Mas essas circunstâncias não apontam para a "fraude" a que se referiu o douto Magistrado.


O próprio relatório de fls. 16-17 observa que, a princípio, nada há em relação ao casal apelante que o inabilite para a pretendida adoção. Ao que tudo indica, por outro lado, a criança está bem amparada, recebendo dos apelantes o afeto, os cuidados e a educação de que é merecedora.

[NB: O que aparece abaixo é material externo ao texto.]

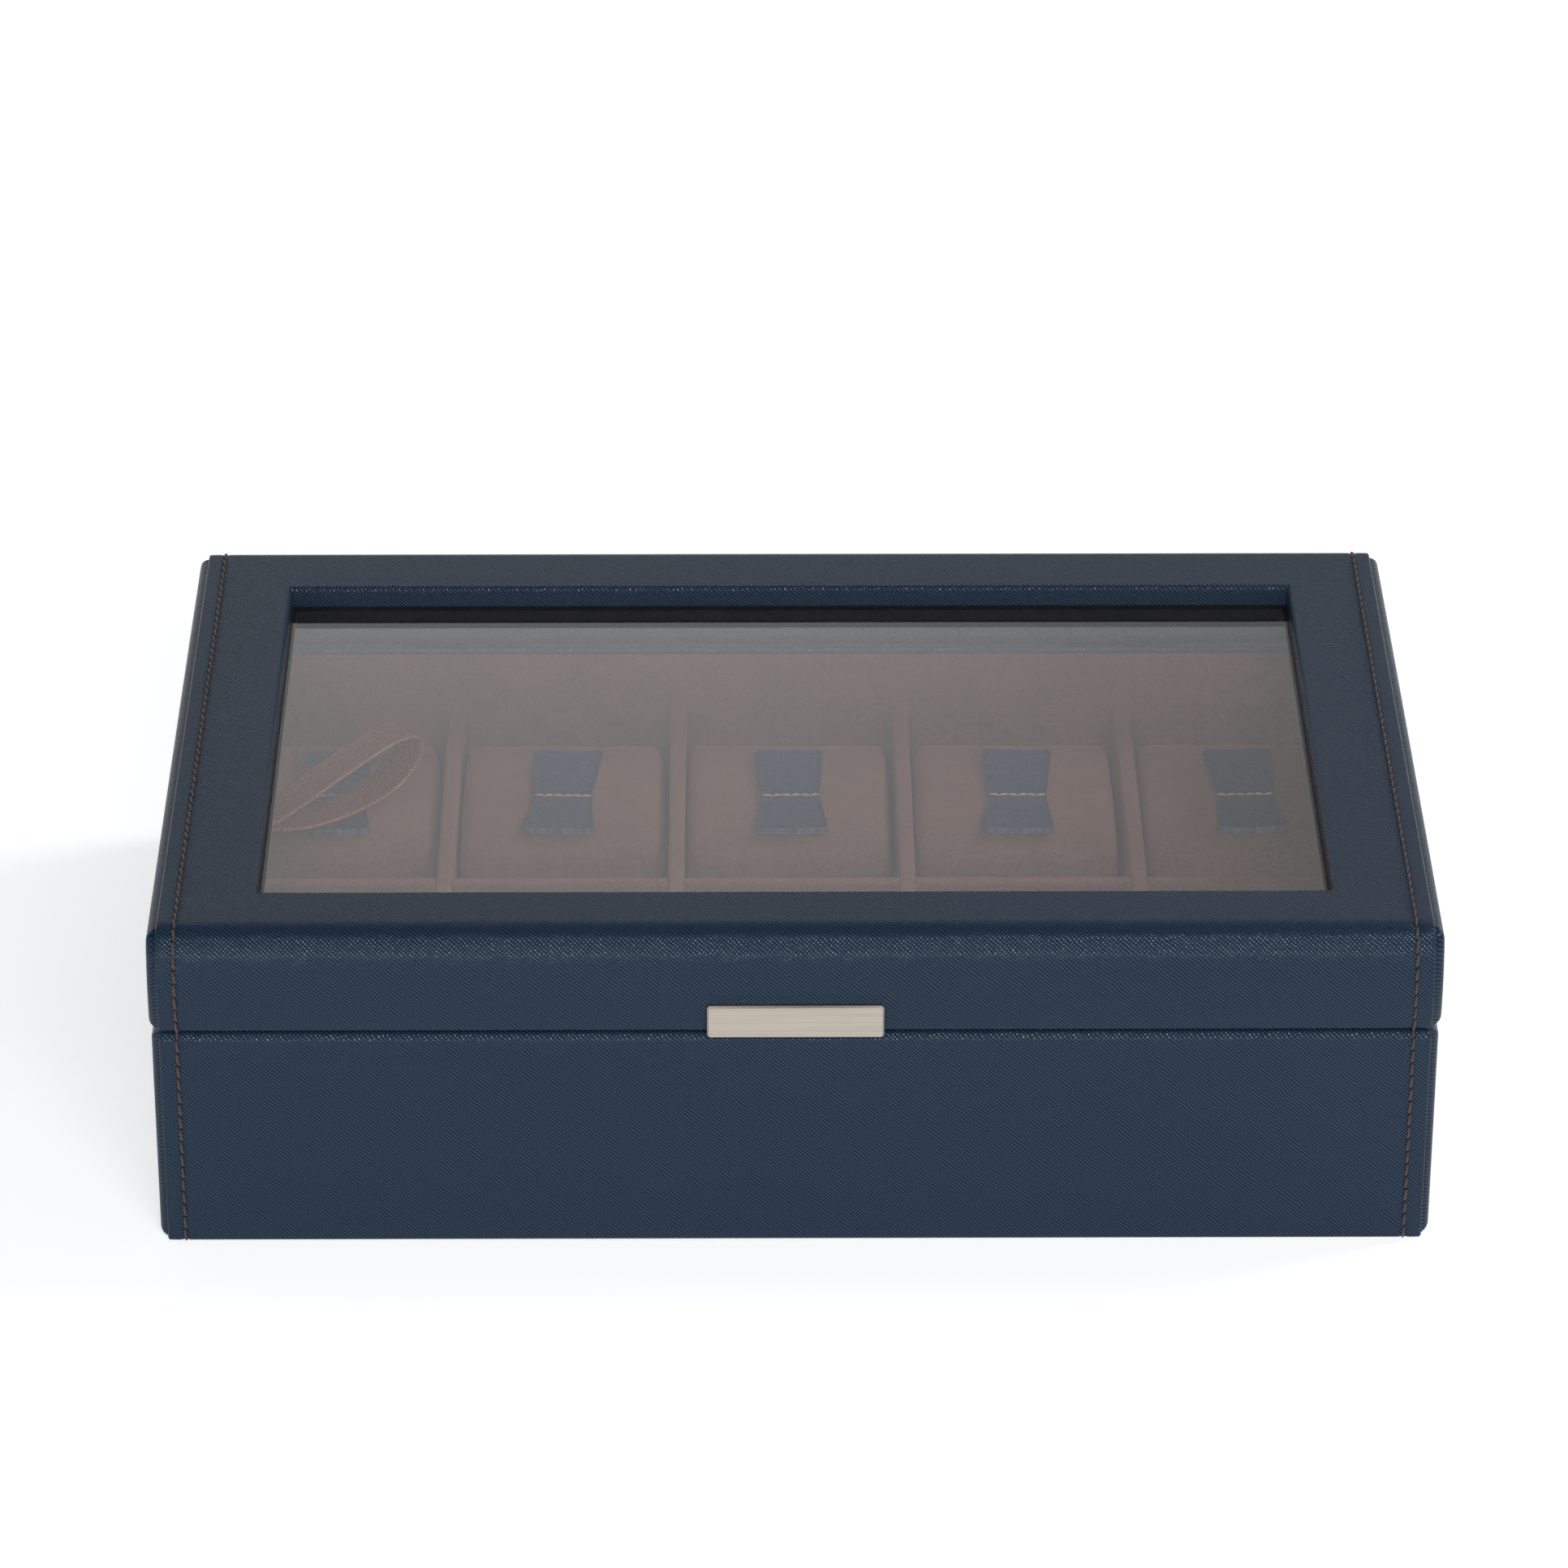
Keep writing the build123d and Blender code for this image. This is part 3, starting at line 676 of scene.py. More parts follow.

O apelo, portanto, merece acolhida, para o fim de se afastar o indeferimento de plano do pedido de adoção. Reconhecida, assim, a legitimidade do pleito, caberá ao douto Juízo de origem promover os estudos técnicos necessários sobre a conveniência, para a criança, da pretendida adoção (Lei Federal n. 8.069, de 1990, artigo 43). Em outras palavras, apurar-se-á, de um lado, sobre a adaptação do infante no lar substituto e, de outro, sobre a efetiva disponibilidade dos apelantes para exercerem, definitivamente, as funções parentais, considerando-se, inclusive, o tempo já decorrido desde o acolhimento do pequeno R. no lar dos recorrentes.


3. O pedido de redistribuição do feito para a Comarca da ..., onde residentes os apelantes, deduzido às fls. 151-152, não pode ser apreciado neste recurso. Cuida-se de providência que, se o caso, deve ser requerida ao Juiz do feito. 4. Diante do exposto, dá-se parcial provimento ao recurso, para o fim de se reconhecer a possibilidade jurídica do pedido de adoção deduzido pelos apelantes, prosseguindo o feito, a partir de agora, na forma acima exposta.